Мне показалось, что ребята что-то недоговаривают, но спрашивать я не стала – в конце концов, меня это не касается. Свою работу я выполнила, а теперь пусть они делают, что должны.
– Даже не знаю, – покачала я головой. – Если, конечно, она сама вызвала «Скорую»... Вещи могут находиться в приемном.
– Вот мы сейчас туда сходим, и вы их нам отдадите, – спокойно сказал старший. Он не попросил, а практически приказал мне это сделать и, судя по всему, даже мысли не допускал, что я могу отказаться. Я покорно направилась к лифту, сопровождаемая милиционерами. Медсестра в приемном отсутствовала, поэтому я сама зашла в ее закуток, оставив своих провожатых снаружи. В ящике стола лежали документы вновь поступивших – в основном ксерокопии, но среди них я отыскала плоскую прозрачную косметичку. Не знаю, что заставило меня так поступить, но, повинуясь внезапному порыву, я раскрыла молнию, и в ящик высыпалось нехитрое содержимое – губная помада, гигиенические салфетки, медицинский полис, паспорт и тоненькая записная книжка. Раскрыв паспорт на первой странице, я прочитала: «Лицкявичус Лариса Андреевна» – и едва не выронила документ прямо на пол. Лицкявичус?! Конечно, это могло быть совпадение, но – Лариса Андреевна! Насколько я помнила из рассказов Никиты, его сводную сестрицу звали Лара, а Лицкявичуса зовут Андрей. Я не могла поверить в то, что вижу!
– Эй, вы там скоро? – раздался подозрительный голос за перегородкой. – Может, помочь искать?
– Н-нет, спасибо, – ответила я, приходя в себя и засовывая паспорт потерпевшей обратно в косметичку, и судорожно застегнула молнию.
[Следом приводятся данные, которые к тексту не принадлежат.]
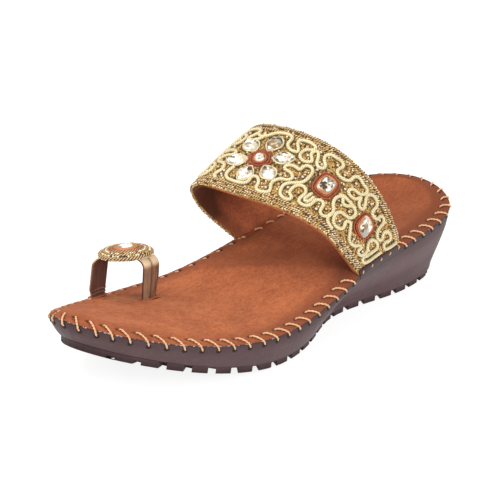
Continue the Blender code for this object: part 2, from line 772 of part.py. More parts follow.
def build_flower(parts):
    """Round stone with six pointed stones about it, each laid on the strap."""
    centre = strap_frame(*FLOWER_PLACE)
    outline = round_outline(*CENTRE_STONE_SIZE[:2])
    build_stone("flower_crystal_centre", parts, outline, CENTRE_STONE_SIZE[2], centre)
    grid, _ = strap_surface(*STONE_GRID)
    middle = grid[:, STONE_GRID[1] // 2]
    girth = np.linalg.norm(np.diff(middle, axis=0), axis=1).sum()
    across = grid[round(FLOWER_PLACE[0] * STONE_GRID[0])]
    band = np.linalg.norm(np.diff(across, axis=0), axis=1).sum()
    outline = petal_outline(*PETAL_SIZE[:2])
    for number in range(PETALS):
        angle = FLOWER_TURN + math.tau * number / PETALS
        around = FLOWER_PLACE[0] + FLOWER_RADIUS * math.cos(angle) / girth
        along = FLOWER_PLACE[1] - FLOWER_RADIUS * math.sin(angle) / band
        frame = strap_frame(around, along) @ Matrix.Rotation(angle, 4, "Z")
        build_stone(f"flower_petal_{number + 1}", parts, outline, PETAL_SIZE[2], frame)


def build_cushions(parts):
    """Cushion-cut stones down both sides of the strap."""
    outline = cushion_outline(*CUSHION_SIZE[:2])
    for number, place in enumerate(CUSHION_PLACES):
        frame = strap_frame(*place)
        build_stone(f"cushion_crystal_{number + 1}", parts, outline, CUSHION_SIZE[2], frame)


def build_toe_stone(parts):
    """Round stone on the seat of the medallion."""
    centre, normal = disc_frame()
    frame = normal.to_track_quat("Z", "Y").to_matrix().to_4x4()
    frame.translation = centre + normal * (DISC_DOME + GAP) * MM
    build_stone("toe_crystal", parts, round_outline(*TOE_STONE_SIZE[:2]), TOE_STONE_SIZE[2], frame)


def new_collection(name):
    """Collection linked to the scene."""
    collection = bpy.data.collections.new(name)
    bpy.context.scene.collection.children.link(collection)
    return collection


def main():
    """Clear the scene and build the sandal."""
    for obj in list(bpy.data.objects):
        bpy.data.objects.remove(obj, do_unlink=True)
    parts = new_collection("slip_on_sandal")
    cutters = new_collection("cutters")
    build_outsole(parts, cutters)
    build_midsole(parts)
    build_insole(parts, cutters)
    build_strap(parts)
    build_toe_loop(parts)
    build_medallion(parts)
    build_toe_stone(parts)
    build_flower(parts)
    build_cushions(parts)


main()
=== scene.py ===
"""Look of a slip-on sandal for the left foot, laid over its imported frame.

A padded suede footbed is whip-stitched onto a moulded wedge sole. One wide strap of
gold cloth with couched cord, beads and cut stones crosses the instep, and a folded
leather loop with a beaded medallion holds the big toe.

Frame: metres, +Z up, toe towards -Y, little-toe side towards +X. Sizes in the classes
are millimetres: across the foot, along the sole from the back of the heel, and up.
"""

from __future__ import annotations

import json
import logging
import math
from collections.abc import Mapping, Sequence
from dataclasses import dataclass, field
from enum import Enum
from functools import cache
from typing import Union

import bmesh
import bpy
import numpy as np
from mathutils import Matrix, Vector, noise

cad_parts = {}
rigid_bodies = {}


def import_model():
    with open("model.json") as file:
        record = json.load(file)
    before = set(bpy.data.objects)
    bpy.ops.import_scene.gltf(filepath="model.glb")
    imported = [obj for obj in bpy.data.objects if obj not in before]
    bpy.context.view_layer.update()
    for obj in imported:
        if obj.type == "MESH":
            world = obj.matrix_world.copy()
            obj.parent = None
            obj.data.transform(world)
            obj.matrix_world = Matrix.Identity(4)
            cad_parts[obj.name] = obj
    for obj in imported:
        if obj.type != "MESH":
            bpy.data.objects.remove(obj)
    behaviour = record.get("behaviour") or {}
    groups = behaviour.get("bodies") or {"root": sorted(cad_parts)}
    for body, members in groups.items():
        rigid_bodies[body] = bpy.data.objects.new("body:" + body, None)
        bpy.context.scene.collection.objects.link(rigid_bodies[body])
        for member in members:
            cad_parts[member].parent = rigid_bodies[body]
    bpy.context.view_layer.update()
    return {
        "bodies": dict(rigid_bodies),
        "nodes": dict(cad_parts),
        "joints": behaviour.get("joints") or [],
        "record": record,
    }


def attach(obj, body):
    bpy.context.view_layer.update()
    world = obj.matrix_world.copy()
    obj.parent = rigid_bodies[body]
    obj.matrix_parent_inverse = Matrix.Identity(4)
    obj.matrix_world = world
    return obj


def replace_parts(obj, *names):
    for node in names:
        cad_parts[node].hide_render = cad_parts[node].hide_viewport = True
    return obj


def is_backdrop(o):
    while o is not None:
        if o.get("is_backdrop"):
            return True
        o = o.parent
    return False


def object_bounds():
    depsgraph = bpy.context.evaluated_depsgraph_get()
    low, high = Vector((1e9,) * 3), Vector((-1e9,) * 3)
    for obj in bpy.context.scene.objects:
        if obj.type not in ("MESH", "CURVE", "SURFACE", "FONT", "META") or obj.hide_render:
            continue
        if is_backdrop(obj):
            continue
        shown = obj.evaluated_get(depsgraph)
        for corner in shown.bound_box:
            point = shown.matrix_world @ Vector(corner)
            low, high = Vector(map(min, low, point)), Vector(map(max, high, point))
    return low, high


LOG = logging.getLogger("sandal")
MM = 0.001
CENTRE_ACROSS = -0.75
CENTRE_ALONG = 128.0
GAP = 0.3
UP = np.array((0.0, 0.0, 1.0))

Colour = tuple[float, float, float]
Pair = tuple[float, float]
Triple = tuple[float, float, float]
Four = tuple[float, float, float, float]
Value = Union["Wire", float, Sequence[float]]
Array = np.ndarray


# Lines and places


def world(places: Array) -> Array:
    """Turn places on the sandal into the row frame.

    Args:
        places: Millimetres across, along and up in the last axis.

    Returns:
        Metres in the row frame, in the same shape.
    """
    out = np.empty(places.shape)
    out[..., 0] = (places[..., 0] - CENTRE_ACROSS) * MM
    out[..., 1] = (CENTRE_ALONG - places[..., 1]) * MM
    out[..., 2] = places[..., 2] * MM
    return out


def turned(directions: Array) -> Array:
    """Turn directions on the sandal into the row frame."""
    return directions * np.array((1.0, -1.0, 1.0))


def unit(vectors: Array) -> Array:
    """Vectors of length one along the same directions."""
    return vectors / np.maximum(np.linalg.norm(vectors, axis=-1, keepdims=True), 1e-12)


def ease(value: Array | float) -> Array | float:
    """Smooth step from 0 to 1 over the same span."""
    held = np.clip(value, 0.0, 1.0)
    return held * held * (3.0 - 2.0 * held)


def lengths(line: Array, columns: int = 3) -> Array:
    """Distance reached at each point of a line."""
    steps = np.linalg.norm(np.diff(line[:, :columns], axis=0), axis=1)
    return np.concatenate([[0.0], np.cumsum(steps)])


def slopes(knots: Array, points: Array, closed: bool) -> Array:
    """Work out the slopes of the smooth cubic line through some points.

    Args:
        knots: Distance at each point, with one more at the end of a closed line.
        points: One row for each point.
        closed: Whether the last point leads back to the first.

    Returns:
        One slope for each point.
    """
    count = len(points)
    steps = np.diff(knots)
    system = np.zeros((count, count))
    right = np.zeros(points.shape)
    for i in range(count) if closed else range(1, count - 1):
        before, after = i - 1, (i + 1) % count
        step_before, step_after = steps[before], steps[i]
        rise_before = (points[i] - points[before]) / step_before
        rise_after = (points[after] - points[i]) / step_after
        system[i, before] += step_after
        system[i, i] += 2.0 * (step_before + step_after)
        system[i, after] += step_before
        right[i] = 3.0 * (step_after * rise_before + step_before * rise_after)
    if not closed:
        system[0, 0], system[0, 1] = 2.0, 1.0
        right[0] = 3.0 * (points[1] - points[0]) / steps[0]
        system[-1, -1], system[-1, -2] = 2.0, 1.0
        right[-1] = 3.0 * (points[-1] - points[-2]) / steps[-1]
    return np.linalg.solve(system, right)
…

Выйдя к милиционерам, я протянула им свою находку.
– Вы знаете, что с ней произошло? – спросила я. – Почему она в таком состоянии?
Мужчины переглянулись.
– Ну, – сказал тот, кого я посчитала старшим, – ее вроде бы сожитель порезал. Порезал, в общем, а сам деру дал. Будем, значит, искать теперь.
Что-то мне этот ответ не показался убедительным, но я видела, что большего не добьюсь. Пока я разговаривала со старшим, младший ковырялся в косметичке. При виде записной книжки у него на лице расплылась довольная улыбка – очевидно, им нужно именно это. Милиционеры быстро попрощались и ушли, оставив меня стоять посреди совершенно пустого приемного отделения в полной растерянности. Опомнившись, я кинулась к телефону и набрала номер Лицкявичуса.
* * *Едва увидев Сергея Красина, я поняла, что моя заочная антипатия к нему не была беспочвенной. Бывший муж Елены выглядел моложаво. Я бы даже сказала, что он казался намного моложе ее, если бы не знала от самой Елены, что Сергей на самом деле на четыре года старше. Видимо, он тщательно следил за своим здоровьем и частенько наведывался в салон красоты – об этом красноречиво свидетельствовали безупречно подстриженные волосы и ухоженные ногти. Судя по телосложению, этот человек вполне мог избивать беззащитную женщину, но весь его внешний вид и даже его личный кабинет в одном из старинных особняков не где-нибудь, а на Невском проспекте, заставляли в этом сильно сомневаться. Встретил он меня любезно и, хотя мы ни разу до этого не виделись, знал о том, какое участие я принимаю в этом деле.
– Ужасно, ужасно! – сказал он после того, как любезно усадил меня в кресло и приказал пожилой секретарше принести кофе. – Я так и знал, что, если сын останется с Леной, случится что-нибудь вроде этого!
– Неужели? – подняла я брови. – Это почему же – разве такое можно предвидеть?
– Ну, не надо ловить меня на слове, Агния Кирилловна, – широко улыбнулся он. – Мы ведь оба понимаем, что имеется в виду! Лена, в сущности, женщина неплохая, даже, я бы сказал, хорошая – по-человечески. Но, согласитесь, как бы она ни старалась, как бы ни ломалась, со своим английским все равно не заработает столько, сколько могу предложить Владу я, его отец!